Closed slabiak closed 10 months ago
You can map the organization information into the token https://github.com/p2-inc/keycloak-orgs#mappers and then the application can decide what to show the user based on the organization->role associations. This extension is not a policy enforcement point for authorization.
Yes, i know about this mapping and i have this mapper added, but as I said, i have have a token for user which is in two organizations, let's say orgA and orgB and I have my backend application with endpoint api/user/me and I have two seprate databases for orgA and orgB. Then when a call is made to backend app to api/user/me backend doesn't know which db to choose, whether it should be db for orgA or db for orgB cause token says user belongs to both orgs. In other words when you login to keycloack you are logged in to all orgs instead of a single one. I can solve this by adding request header to all calls which will specify org name and then backend will know which db to usebut i would prefer solution where during login i specify to which tenant user tries to login and in access token to have max 1 organization listed.
Thank you for the additional context.
you are logged in to all orgs instead of a single one
That is correct. The extension, and thus the token design, are meant to represent the identity of a user. A user may be the member of many organizations, and there are many use cases where applications need to know all of the organizations the user is a member.
backend doesn't know which db to choose
Pass an orgId to your backend in the request or the header. I think you laid out the most appropriate solution.
Net is, this extension doesn't work the way that would be convenient for you. However, we're happy to look at designs and PRs for any backwards compatible changes you suggest.
it's not that i want it for me cause it's just convienient for me, I asked this question in the context of integration my app with zapier, which I'm currently researching and I think more users could benefit for possibility of such integration. In zapier you need to provide token and auth url to your app oauth server, then user is redirected to login page where it grants permission to zapier with appropriate scopes and zapier exchanges code to token and then can make calls to our app. The problem is that zapier will have now token with access to all user's organizations, that's why I wanted to select org during login and have only that org present in the token. I will try to researrch this topic more and if I find some solution I'll share it here.
+1
Limiting access token to only one organization, would be really helpful.
Having the selected organization in the token would be helpful in microservice architecture, where you pass the token to the services.

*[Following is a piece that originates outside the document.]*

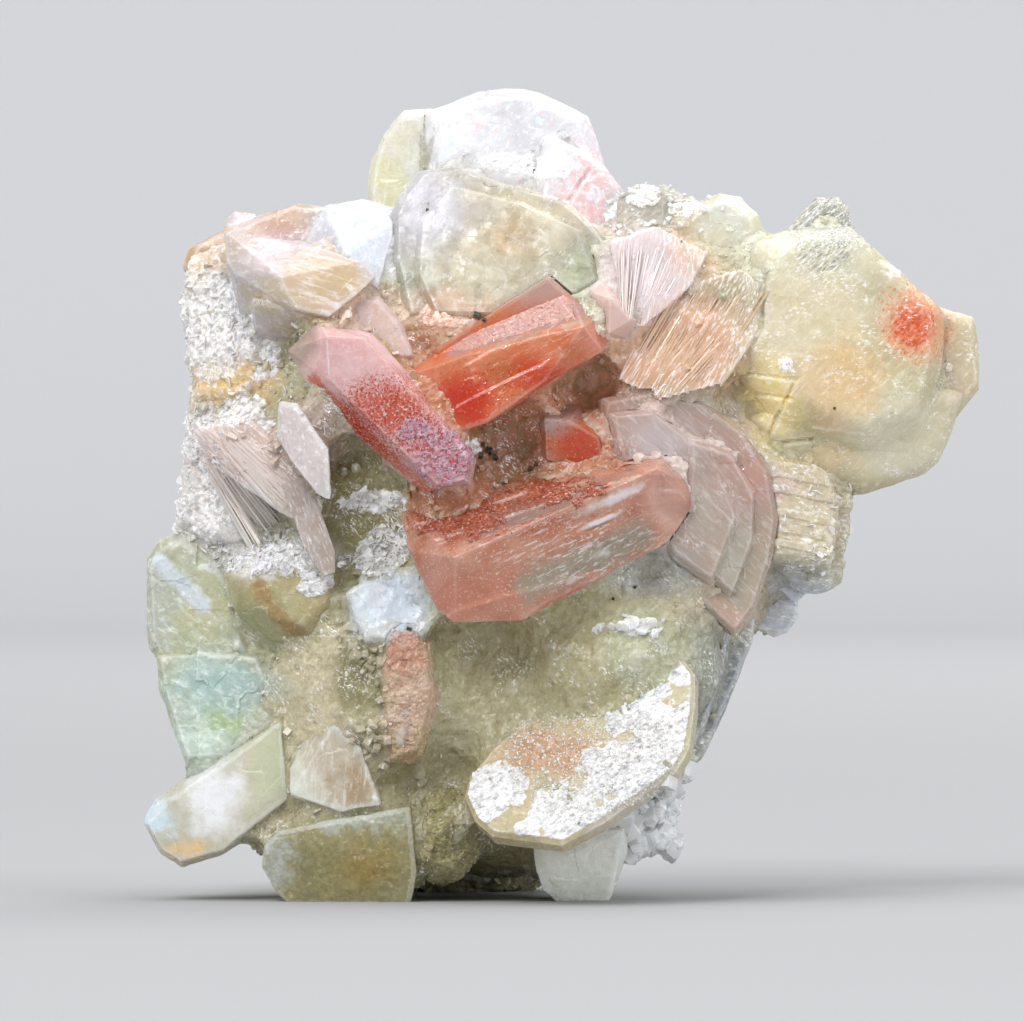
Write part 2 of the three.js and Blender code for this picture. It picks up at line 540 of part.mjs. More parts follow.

Auth0 does it this way: Include organization in authenticate request and organization is included in tokens. Source: https://auth0.com/docs/manage-users/organizations/using-tokens
Reopening if someone wants to:
We have had several requests for an "active organization" idea. There's an open question as to why that should live in the token. The purpose of an IAM system is to provide identity information, not keep application state. From the perspective of separation of concerns, the IAM system should know what organizations the user is a member of, and the application should know what the current "selected" organization is. This is how we do it in our applications (like the hosting dashboard for our self-service product), and we've found it to be the correct separation.
However, many people have asked for it, so it someone would like to build it according to the above, we're happy to look at a PR and include it, despite not agreeing with it in principle.
The purpose of an IAM system is to provide identity information, not keep application state.
I wouldn't say it's a application state. It is more like limiting the scope of a token.
How scopes work is quite similar: a user might have several scopes available, but a application can decide to only request a subset of that available scopes.
Translating this concept to organizations would be ideal: A user might have several organizations, but a application can (or must?) decide to only request one of the available organizations.
Thank you for the description. Looking forward to the PR!
Hello @ludgerey @slabiak I made a contribution for active organization as we had a similar need.
You can have look if it also matches what you were looking for.
Closing for #150
Is it possible to issue tokens scoped to only one organization? Currently if there is one user who belongs to two organizations and in one org he is admin and in second he is just a regular user then when such user logins we have one access token which grants access to both orgs. I would prefer if i could give to login url some info to which organization we are trying to log in and in access token i would like to have only info about that organization. Reason: Currently my backend needs to have some additional info for such users apart from access token to resolve correct tenant database, and this info currently comes either from additional request header or from subdomain. It would be better to have that info in token instead of resolving it from subdomain/request header.